层次结构中最底层是单个 [线程](/gpu-glossary/device-software/thread)。与 CPU 上的执行线程类似，每个 [CUDA 线程](/gpu-glossary/device-software/thread) 执行一系列指令 (a stream of instructions) 。负责执行算术和逻辑指令的硬件资源称为 [核心](/gpu-glossary/device-hardware/core) 或有时称为 "流水线"。线程由 [线程束调度器](/gpu-glossary/device-hardware/warp-scheduler) 选择执行。

中间层级由 [线程块](/gpu-glossary/device-software/thread-block) 组成，在 [PTX](/gpu-glossary/device-software/parallel-thread-execution) 和 [SASS](/gpu-glossary/device-software/streaming-assembler) 中也称为 [协作线程数组](/gpu-glossary/device-software/cooperative-thread-array)。每个 [线程](/gpu-glossary/device-software/thread) 在其所属的 [线程块](/gpu-glossary/device-software/thread-block) 中都有唯一标识符。这些标识符基于索引，便于根据输入或输出数组的索引为线程分配任务。一个块内的所有线程会被同时调度到同一个 [流式多处理器 (SM)](/gpu-glossary/device-hardware/streaming-multiprocessor) 上。它们可以通过 [共享内存](/gpu-glossary/device-software/shared-memory) 进行协调，并通过屏障进行同步。

在最高层，由多个 [线程块](/gpu-glossary/device-software/thread-block) 被组织成一个跨越整个 GPU 的 [线程块网格](/gpu-glossary/device-software/thread-block-grid)。

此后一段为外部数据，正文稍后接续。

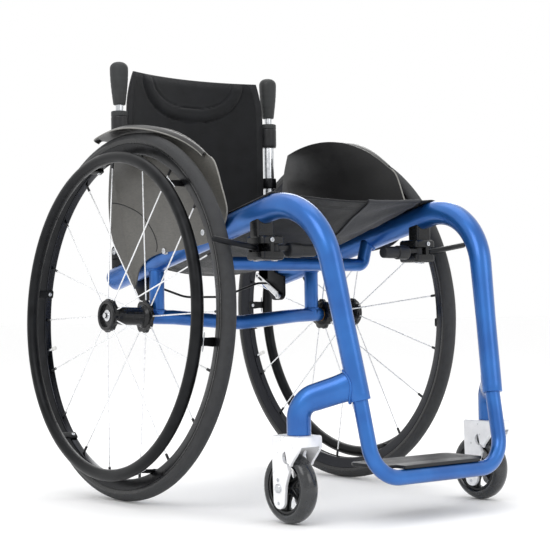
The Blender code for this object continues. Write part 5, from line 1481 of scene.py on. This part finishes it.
def post_and_handle(side, word):
    """A bright post with its black foot block and sleeve, and the tapered push handle over it."""
    x = side * POST_X
    at = Matrix.Translation((x, HINGE.y, 0))
    rod = turned("post", rounded([(0.0068, 0.500), (0.0068, 0.611), (0.0095, 0.612, 0.0008),
                                  (0.0095, 0.418, 0.001), (0.0001, 0.414), (0.0001, 0.499)], 0.0003), 48)
    foot = coloured(turned("block", rounded([(0.0096, 0.526), (0.0130, 0.526, 0.0012),
                                             (0.0135, 0.5355, 0.004), (0.0130, 0.545, 0.0012),
                                             (0.0096, 0.545)], 0.0004, 4), 48), 1)
    eye_r, half = 0.0105, 0.0098
    eye = slab("eye", [(HINGE.y + eye_r * math.cos(a), HINGE.z + eye_r * math.sin(a))
                       for a in round_turns(40)], x - half, x + half)
    pin_hole = tube("hole", [Vector((x + way * 0.02, HINGE.y, HINGE.z)) for way in (-1, 1)], 0.0043, 32)
    carved(eased(eye, 0.0008, 2), "DIFFERENCE", pin_hole)
    moved(rod, at)
    moved(foot, at)
    post = merged(rod, foot, coloured(eye, 1))
    dress(post, "backrest_post_dressed_" + word, "backrest", ["backrest_post_" + word],
          "stainless_steel", STEEL, BLACK_METAL)
    clamp = turned("clamp", rounded([(0.0099, 0.602), (0.0138, 0.602, 0.001), (0.0145, 0.606, 0.001),
                                     (0.0145, 0.634, 0.0008), (0.0139, 0.6355, 0.0006),
                                     (0.0145, 0.637, 0.0008), (0.0143, 0.645, 0.0016),
                                     (0.0069, 0.645, 0.0005), (0.0069, 0.6124), (0.0099, 0.6123)],
                                    0.0003, 4), 64)
    for face in clamp.data.polygons:
        face.material_index = 1 if face.center.z > 0.6365 else 0
    moved(clamp, at)
    dress(clamp, "handle_clamp_dressed_" + word, "backrest", ["handle_clamp_" + word],
          "black_plastic", NYLON, RUBBER)
    stem_r, stem_low = 0.0065, 0.500
    shape = [(0, stem_low), (0.0062, stem_low), (stem_r, 0.5006), (stem_r, 0.6555)]
    grip = [(0.0065, 0.6560), (0.0095, 0.6561), (0.0103, 0.6566), (0.0106, 0.6580)]
    for i in range(1, 25):
        t = i / 24
        ridge = 0.00022 if i % 4 == 2 and 3 < i < 22 else 0.0
        grip.append((0.0106 + 0.0051 * math.sin(t * math.pi / 2) - ridge, 0.658 + 0.0605 * t))
    for i in range(1, 10):
        a = math.pi / 2 * i / 9
        grip.append((0.0157 - 0.0125 * (1 - math.cos(a)), 0.7185 + 0.0113 * math.sin(a)))
    grip.append((0, 0.7300))
    handle = turned("handle", shape + grip, 64)
    for face in handle.data.polygons:
        face.material_index = 0 if face.center.z > 0.656 else 1
    moved(handle, at)
    dress(handle, "push_handle_dressed_" + word, "handle_" + word, ["push_handle_" + word],
          "grip_rubber", RUBBER, STEEL)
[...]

[线程块](/gpu-glossary/device-software/thread-block) 在协调和通信方面受到严格限制。网格内的块以并发方式执行，没有固定的执行顺序。[CUDA 程序](/gpu-glossary/device-software/cuda-programming-model) 必须确保块的任何执行顺序（从完全串行到完全并行）都是有效的。这意味着 [线程块](/gpu-glossary/device-software/thread-block) 之间不能通过屏障同步。与 [线程](/gpu-glossary/device-software/thread) 类似，每个 [线程块](/gpu-glossary/device-software/thread-block) 都有一个唯一的、基于索引的标识符，以支持基于数组索引的分配任务。

这种层次结构直接映射到 [GPU 硬件](/gpu-glossary/device-hardware/index)： [线程](/gpu-glossary/device-software/thread) 在单个 [核心](/gpu-glossary/device-hardware/core) 上执行， [线程块](/gpu-glossary/device-software/thread-block) 被调度到 [SM](/gpu-glossary/device-hardware/streaming-multiprocessor) 上， 而 [网格](/gpu-glossary/device-software/thread-block-grid) 则利用设备上所有可用的 [SM](/gpu-glossary/device-hardware/streaming-multiprocessor)。